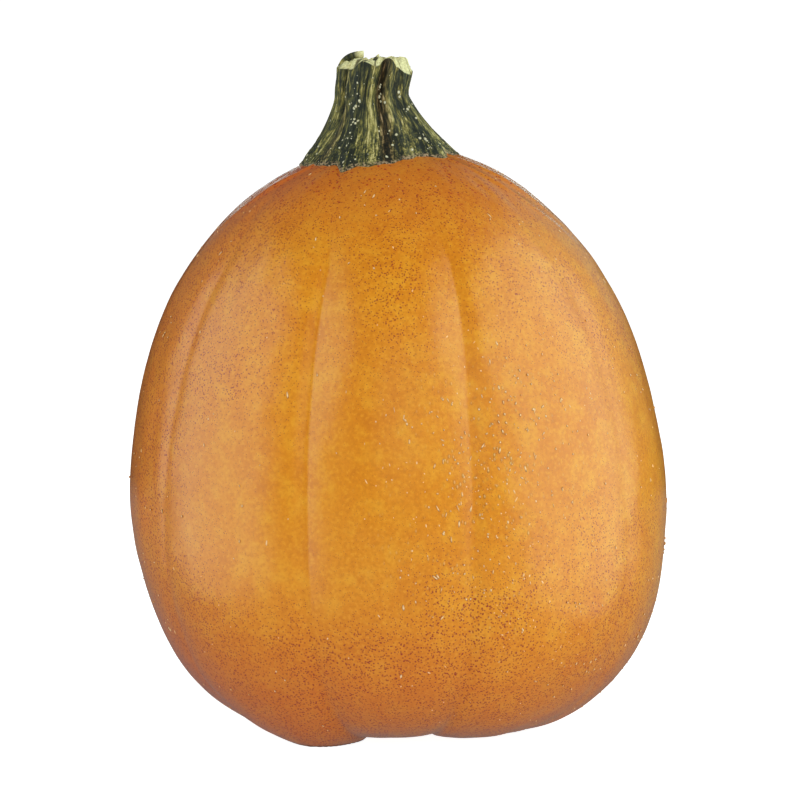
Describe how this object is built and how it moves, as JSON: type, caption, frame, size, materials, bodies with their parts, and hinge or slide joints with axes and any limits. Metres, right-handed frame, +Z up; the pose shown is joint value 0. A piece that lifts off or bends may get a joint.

---

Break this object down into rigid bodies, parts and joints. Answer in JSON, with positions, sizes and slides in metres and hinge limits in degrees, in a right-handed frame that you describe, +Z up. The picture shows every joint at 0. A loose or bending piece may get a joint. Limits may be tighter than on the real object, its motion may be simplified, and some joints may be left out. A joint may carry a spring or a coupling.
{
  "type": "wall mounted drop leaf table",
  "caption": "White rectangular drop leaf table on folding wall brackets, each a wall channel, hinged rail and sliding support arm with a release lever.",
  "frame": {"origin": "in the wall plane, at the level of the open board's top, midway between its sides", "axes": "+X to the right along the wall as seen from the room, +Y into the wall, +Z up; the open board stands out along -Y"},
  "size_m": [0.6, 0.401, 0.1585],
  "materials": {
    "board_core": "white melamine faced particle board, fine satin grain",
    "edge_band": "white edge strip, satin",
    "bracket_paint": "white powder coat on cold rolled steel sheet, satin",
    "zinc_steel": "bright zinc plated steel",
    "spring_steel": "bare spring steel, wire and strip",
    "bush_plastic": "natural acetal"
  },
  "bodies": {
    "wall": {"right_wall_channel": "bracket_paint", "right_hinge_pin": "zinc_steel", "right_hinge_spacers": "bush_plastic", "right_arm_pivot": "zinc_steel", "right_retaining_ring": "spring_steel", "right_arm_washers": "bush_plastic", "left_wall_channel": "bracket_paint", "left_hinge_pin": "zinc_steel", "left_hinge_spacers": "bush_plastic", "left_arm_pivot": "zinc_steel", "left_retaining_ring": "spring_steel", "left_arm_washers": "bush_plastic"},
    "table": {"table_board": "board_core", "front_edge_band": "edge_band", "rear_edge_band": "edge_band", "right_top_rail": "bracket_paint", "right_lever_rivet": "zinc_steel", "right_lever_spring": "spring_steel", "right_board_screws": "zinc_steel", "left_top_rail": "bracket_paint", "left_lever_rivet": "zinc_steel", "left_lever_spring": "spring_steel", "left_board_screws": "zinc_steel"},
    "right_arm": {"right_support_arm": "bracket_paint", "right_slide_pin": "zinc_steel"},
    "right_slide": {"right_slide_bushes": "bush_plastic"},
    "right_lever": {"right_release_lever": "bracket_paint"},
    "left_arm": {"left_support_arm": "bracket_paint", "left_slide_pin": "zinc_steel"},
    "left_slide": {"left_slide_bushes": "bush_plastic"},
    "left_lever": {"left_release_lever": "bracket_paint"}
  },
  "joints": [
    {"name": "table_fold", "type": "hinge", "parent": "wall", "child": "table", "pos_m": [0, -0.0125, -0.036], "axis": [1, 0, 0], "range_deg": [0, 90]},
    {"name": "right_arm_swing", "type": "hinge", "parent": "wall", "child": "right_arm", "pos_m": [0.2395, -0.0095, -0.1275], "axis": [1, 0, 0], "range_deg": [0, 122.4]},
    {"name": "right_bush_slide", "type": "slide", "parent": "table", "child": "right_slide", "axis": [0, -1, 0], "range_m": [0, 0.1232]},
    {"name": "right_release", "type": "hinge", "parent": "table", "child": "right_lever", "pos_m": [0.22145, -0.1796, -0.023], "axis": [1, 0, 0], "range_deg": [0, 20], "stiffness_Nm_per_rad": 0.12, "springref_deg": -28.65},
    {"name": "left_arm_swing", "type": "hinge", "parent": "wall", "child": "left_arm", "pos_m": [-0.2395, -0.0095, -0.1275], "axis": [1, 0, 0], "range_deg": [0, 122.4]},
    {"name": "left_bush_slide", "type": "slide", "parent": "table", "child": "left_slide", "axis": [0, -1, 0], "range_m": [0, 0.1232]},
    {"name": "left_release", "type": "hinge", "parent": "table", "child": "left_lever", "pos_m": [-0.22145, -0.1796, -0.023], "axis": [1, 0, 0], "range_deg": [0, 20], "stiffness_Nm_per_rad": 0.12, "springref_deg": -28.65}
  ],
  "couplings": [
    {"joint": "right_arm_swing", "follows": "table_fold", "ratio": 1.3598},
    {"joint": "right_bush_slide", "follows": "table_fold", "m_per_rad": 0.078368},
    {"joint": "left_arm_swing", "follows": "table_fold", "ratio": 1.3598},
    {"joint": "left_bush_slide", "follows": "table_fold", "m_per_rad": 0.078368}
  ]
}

_Stated exercise_
Show every line from the entries above in which the word "axes" appears.

_In response_
Describe how this object is built and how it moves, as JSON: type, caption, frame, size, materials, bodies with their parts, and hinge or slide joints with axes and any limits. Metres, right-handed frame, +Z up; the pose shown is joint value 0. A piece that lifts off or bends may get a joint.
  "frame": {"origin": "in the wall plane, at the level of the open board's top, midway between its sides", "axes": "+X to the right along the wall as seen from the room, +Y into the wall, +Z up; the open board stands out along -Y"},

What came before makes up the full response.